My hour for tea is half-past five, and my buttered toast waits for nobody. – Wilkie Collins
For those of you whose appetites for emotional dramas set during the French Revolution have recently been wetted, I recommend A Tale of Two Cities by Charles Dickens.
With all of the narrative padding that makes nineteenth-century fiction so maddening for some and so enjoyable for others, this is my favorite Dickens. That admission probably doesn’t say much about my critical prowess, but, remember, these are the classics we want to read, not the ones we must.
Not only do we have the French Revolution and a famous opening line, but, in hero Sydney Carton, we have a Christ-figure par excellence.

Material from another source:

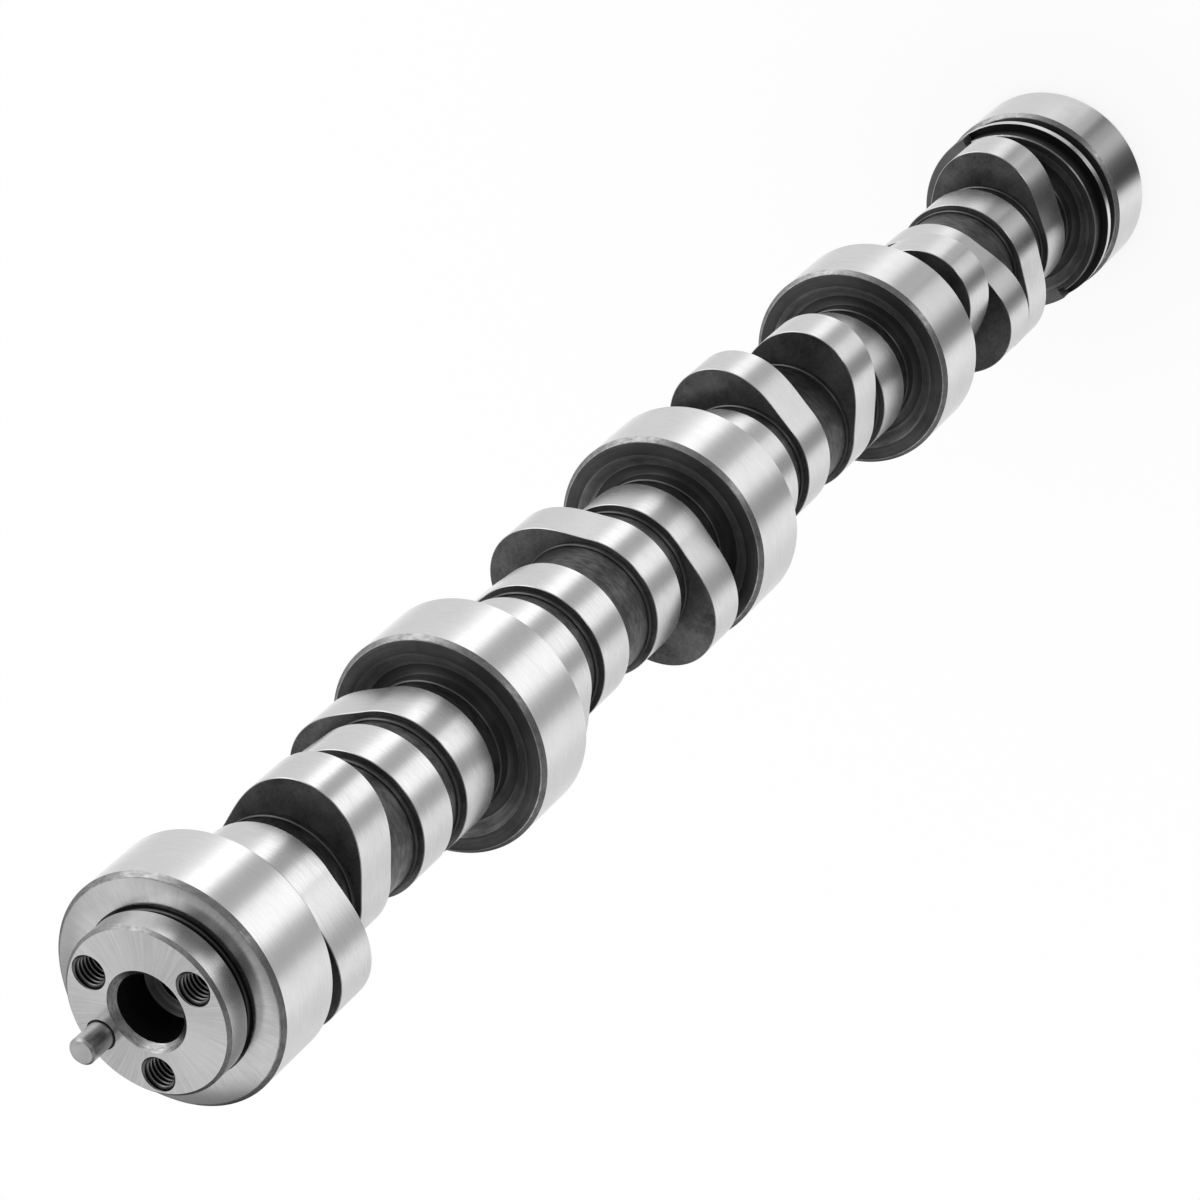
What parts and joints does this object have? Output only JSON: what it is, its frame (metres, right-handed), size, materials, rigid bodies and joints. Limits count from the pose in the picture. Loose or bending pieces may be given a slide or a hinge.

It is a far, far better thing that I do, than I have ever done; it is a far, far better rest that I go to than I have ever known. – Charles Dickens
Last, but, whoa-nelly, not least (this one’s a doorstop, folks), is George Eliot’s Middlemarch. If you want to impress people on the subway, el, or metro, then Eliot is your girl. But don’t let the length discourage you. The long length is one of my favorite things about this book. This is the kind of book that is most enjoyable while there are still lots of pages to go. It’s a sad day when the last page is turned and you must leave Eliot’s masterfully created world and the wonderful characters who populate it.
Middlemarch is Serious Victorian Literature, and so it is also Serious Reading Fun. I mean, there are so many words! so many characters! so many hyper-realist details! Open to the first page, read slowly, and do not worry about when you will reach the end. This one is all about the journey (and Eliot’s is a very impressive journey). Enjoy.
It is a narrow mind which cannot look at a subject from various points of view. – George Eliot
P.S. I googled Sydney Carton’s name to check the spelling and discovered that A Tale of Two Cities was once an Oprah Book Club Pick. My mind is blown. I had no idea. How did I ever miss a televised interview with Charles Dickens? Someone, please tell me, did he jump on the sofa?